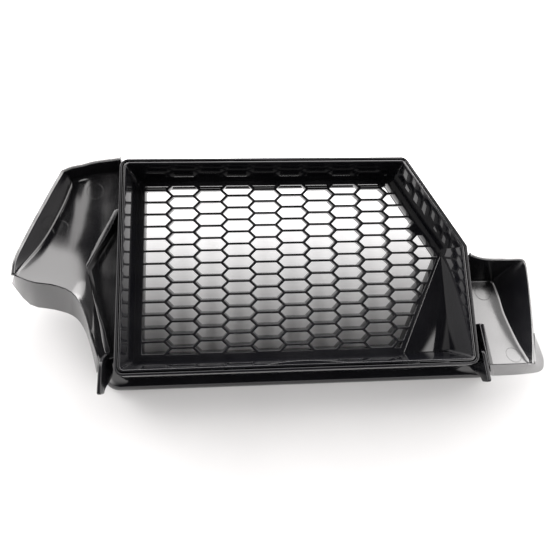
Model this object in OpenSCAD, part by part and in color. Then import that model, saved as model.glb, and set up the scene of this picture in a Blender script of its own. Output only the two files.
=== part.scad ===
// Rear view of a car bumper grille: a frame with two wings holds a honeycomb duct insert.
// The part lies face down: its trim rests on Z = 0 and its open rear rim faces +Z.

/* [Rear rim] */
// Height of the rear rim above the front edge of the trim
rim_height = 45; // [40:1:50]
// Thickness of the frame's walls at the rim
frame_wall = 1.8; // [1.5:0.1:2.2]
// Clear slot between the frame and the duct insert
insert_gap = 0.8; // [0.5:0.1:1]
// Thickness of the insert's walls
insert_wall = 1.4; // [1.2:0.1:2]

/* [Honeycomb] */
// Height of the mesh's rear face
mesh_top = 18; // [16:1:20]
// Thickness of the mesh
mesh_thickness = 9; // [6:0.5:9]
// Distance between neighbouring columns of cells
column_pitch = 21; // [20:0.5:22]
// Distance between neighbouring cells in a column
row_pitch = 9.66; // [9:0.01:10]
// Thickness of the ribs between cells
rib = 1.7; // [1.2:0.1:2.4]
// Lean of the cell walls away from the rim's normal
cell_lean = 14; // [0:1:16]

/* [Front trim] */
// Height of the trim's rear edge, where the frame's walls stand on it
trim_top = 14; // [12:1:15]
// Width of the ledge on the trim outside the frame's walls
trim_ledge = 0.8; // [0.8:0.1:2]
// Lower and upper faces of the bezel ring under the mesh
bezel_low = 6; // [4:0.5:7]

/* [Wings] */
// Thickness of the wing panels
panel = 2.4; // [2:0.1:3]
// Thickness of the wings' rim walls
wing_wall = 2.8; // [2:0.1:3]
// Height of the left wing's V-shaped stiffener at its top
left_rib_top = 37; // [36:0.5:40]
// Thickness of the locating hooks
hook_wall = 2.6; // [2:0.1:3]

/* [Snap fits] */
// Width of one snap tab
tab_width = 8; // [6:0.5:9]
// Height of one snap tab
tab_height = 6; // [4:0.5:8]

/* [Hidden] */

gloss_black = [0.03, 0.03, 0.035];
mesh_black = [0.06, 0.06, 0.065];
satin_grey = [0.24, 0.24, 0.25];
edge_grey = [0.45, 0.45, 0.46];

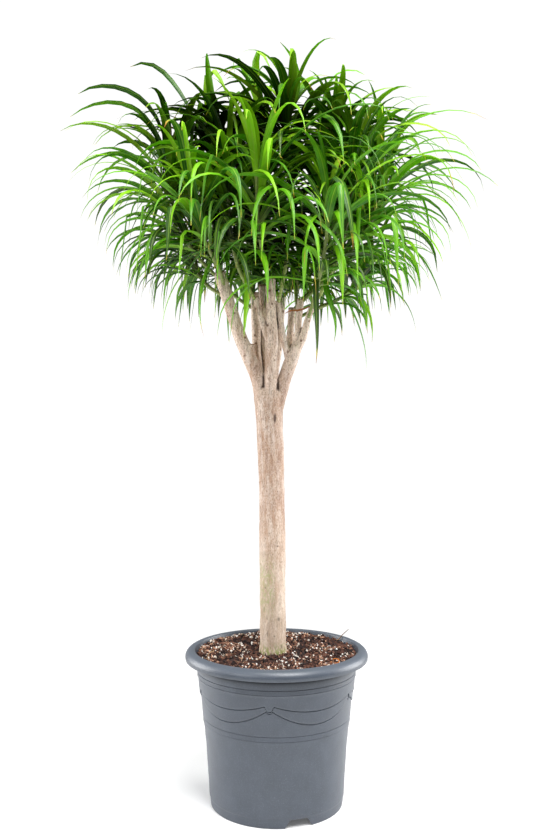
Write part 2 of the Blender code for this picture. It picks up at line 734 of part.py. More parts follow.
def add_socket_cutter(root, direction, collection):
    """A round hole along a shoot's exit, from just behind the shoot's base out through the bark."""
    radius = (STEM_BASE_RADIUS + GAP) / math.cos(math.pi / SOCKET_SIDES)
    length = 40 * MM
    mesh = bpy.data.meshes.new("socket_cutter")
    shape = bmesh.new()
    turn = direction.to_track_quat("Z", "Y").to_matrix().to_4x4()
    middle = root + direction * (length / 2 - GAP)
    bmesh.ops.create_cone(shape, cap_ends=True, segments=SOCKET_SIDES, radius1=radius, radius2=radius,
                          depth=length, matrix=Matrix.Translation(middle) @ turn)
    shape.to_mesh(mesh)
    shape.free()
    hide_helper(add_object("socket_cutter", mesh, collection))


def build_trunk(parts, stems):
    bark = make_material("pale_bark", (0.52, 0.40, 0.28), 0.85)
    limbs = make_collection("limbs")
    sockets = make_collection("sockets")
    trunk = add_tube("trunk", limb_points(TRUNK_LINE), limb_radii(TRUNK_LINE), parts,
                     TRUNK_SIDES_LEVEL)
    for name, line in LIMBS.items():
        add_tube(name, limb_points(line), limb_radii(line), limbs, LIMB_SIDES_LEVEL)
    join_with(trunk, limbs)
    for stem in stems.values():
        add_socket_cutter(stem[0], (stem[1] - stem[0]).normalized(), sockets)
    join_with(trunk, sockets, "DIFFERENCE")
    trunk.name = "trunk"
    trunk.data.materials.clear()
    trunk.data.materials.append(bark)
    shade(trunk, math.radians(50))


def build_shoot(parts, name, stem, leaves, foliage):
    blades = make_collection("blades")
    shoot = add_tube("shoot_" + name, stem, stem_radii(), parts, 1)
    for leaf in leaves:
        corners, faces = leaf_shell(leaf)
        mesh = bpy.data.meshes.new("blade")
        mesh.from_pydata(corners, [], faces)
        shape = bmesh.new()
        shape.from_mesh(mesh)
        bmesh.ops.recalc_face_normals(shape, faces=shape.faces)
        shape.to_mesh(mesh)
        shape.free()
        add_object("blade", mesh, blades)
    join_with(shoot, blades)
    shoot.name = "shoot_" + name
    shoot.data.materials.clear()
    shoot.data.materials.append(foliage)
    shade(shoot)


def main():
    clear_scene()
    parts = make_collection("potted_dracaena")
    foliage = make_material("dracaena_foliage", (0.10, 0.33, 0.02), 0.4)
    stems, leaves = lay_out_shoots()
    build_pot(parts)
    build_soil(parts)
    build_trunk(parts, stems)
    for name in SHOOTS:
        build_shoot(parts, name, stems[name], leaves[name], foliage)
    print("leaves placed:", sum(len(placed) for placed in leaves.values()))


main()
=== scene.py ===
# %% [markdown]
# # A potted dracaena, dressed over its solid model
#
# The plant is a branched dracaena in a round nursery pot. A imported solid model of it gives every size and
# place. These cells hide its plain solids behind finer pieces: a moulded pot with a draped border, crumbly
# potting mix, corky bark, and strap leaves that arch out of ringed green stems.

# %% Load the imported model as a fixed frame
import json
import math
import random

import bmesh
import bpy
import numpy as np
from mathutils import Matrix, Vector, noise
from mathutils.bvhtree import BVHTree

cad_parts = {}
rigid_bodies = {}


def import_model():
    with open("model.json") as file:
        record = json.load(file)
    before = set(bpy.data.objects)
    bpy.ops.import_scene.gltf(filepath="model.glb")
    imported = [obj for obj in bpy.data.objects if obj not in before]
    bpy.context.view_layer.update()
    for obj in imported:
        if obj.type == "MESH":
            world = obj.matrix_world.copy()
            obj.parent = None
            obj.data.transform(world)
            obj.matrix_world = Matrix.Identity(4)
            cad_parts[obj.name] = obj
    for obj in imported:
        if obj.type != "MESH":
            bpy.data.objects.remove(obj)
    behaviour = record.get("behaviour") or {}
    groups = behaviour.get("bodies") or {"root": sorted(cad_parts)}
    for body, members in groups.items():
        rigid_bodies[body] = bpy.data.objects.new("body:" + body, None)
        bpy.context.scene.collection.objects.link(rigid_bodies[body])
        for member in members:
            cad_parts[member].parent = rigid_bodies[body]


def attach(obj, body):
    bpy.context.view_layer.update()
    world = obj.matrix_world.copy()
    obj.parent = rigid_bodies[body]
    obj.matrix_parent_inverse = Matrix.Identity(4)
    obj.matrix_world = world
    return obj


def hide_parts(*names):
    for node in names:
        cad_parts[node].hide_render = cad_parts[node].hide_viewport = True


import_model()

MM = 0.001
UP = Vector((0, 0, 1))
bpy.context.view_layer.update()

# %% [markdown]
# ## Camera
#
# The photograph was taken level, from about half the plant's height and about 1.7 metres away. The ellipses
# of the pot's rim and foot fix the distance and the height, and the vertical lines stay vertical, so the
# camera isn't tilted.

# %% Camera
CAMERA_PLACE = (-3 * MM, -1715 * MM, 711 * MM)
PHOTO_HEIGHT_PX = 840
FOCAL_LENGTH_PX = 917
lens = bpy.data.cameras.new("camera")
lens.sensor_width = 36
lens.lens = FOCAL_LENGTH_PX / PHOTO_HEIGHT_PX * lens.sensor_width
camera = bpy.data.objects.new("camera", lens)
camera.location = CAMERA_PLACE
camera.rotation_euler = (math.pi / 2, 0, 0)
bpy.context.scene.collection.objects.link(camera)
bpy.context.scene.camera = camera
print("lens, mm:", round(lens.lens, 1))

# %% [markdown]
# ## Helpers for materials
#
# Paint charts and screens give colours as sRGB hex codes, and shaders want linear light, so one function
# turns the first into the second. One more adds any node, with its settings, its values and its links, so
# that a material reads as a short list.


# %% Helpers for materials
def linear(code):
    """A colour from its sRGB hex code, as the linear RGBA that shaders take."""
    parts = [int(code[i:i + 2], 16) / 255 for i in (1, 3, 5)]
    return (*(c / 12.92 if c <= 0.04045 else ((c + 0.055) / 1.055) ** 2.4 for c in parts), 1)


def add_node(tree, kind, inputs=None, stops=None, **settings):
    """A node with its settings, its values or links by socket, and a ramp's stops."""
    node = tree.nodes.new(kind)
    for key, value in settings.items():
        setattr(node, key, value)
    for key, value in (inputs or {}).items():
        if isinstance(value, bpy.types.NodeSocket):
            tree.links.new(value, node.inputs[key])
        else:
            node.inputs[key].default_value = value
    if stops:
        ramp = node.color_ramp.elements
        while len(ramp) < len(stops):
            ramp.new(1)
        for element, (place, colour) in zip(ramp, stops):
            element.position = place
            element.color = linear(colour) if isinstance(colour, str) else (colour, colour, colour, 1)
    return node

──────

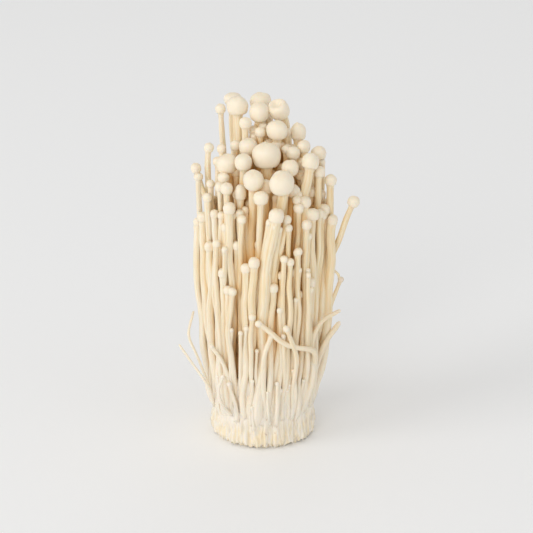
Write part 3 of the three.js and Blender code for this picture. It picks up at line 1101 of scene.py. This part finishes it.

──────

DIRECTIONS FOR THIS TASK: Print, without alteration, the lines from the line with "for member in" to the line with "return (*(c /". Include both of them, and omit every other line.

TASK OUTPUT:
        for member in members:
            cad_parts[member].parent = rigid_bodies[body]


def attach(obj, body):
    bpy.context.view_layer.update()
    world = obj.matrix_world.copy()
    obj.parent = rigid_bodies[body]
    obj.matrix_parent_inverse = Matrix.Identity(4)
    obj.matrix_world = world
    return obj


def hide_parts(*names):
    for node in names:
        cad_parts[node].hide_render = cad_parts[node].hide_viewport = True


import_model()

MM = 0.001
UP = Vector((0, 0, 1))
bpy.context.view_layer.update()

# %% [markdown]
# ## Camera
#
# The photograph was taken level, from about half the plant's height and about 1.7 metres away. The ellipses
# of the pot's rim and foot fix the distance and the height, and the vertical lines stay vertical, so the
# camera isn't tilted.

# %% Camera
CAMERA_PLACE = (-3 * MM, -1715 * MM, 711 * MM)
PHOTO_HEIGHT_PX = 840
FOCAL_LENGTH_PX = 917
lens = bpy.data.cameras.new("camera")
lens.sensor_width = 36
lens.lens = FOCAL_LENGTH_PX / PHOTO_HEIGHT_PX * lens.sensor_width
camera = bpy.data.objects.new("camera", lens)
camera.location = CAMERA_PLACE
camera.rotation_euler = (math.pi / 2, 0, 0)
bpy.context.scene.collection.objects.link(camera)
bpy.context.scene.camera = camera
print("lens, mm:", round(lens.lens, 1))

# %% [markdown]
# ## Helpers for materials
#
# Paint charts and screens give colours as sRGB hex codes, and shaders want linear light, so one function
# turns the first into the second. One more adds any node, with its settings, its values and its links, so
# that a material reads as a short list.


# %% Helpers for materials
def linear(code):
    """A colour from its sRGB hex code, as the linear RGBA that shaders take."""
    parts = [int(code[i:i + 2], 16) / 255 for i in (1, 3, 5)]
    return (*(c / 12.92 if c <= 0.04045 else ((c + 0.055) / 1.055) ** 2.4 for c in parts), 1)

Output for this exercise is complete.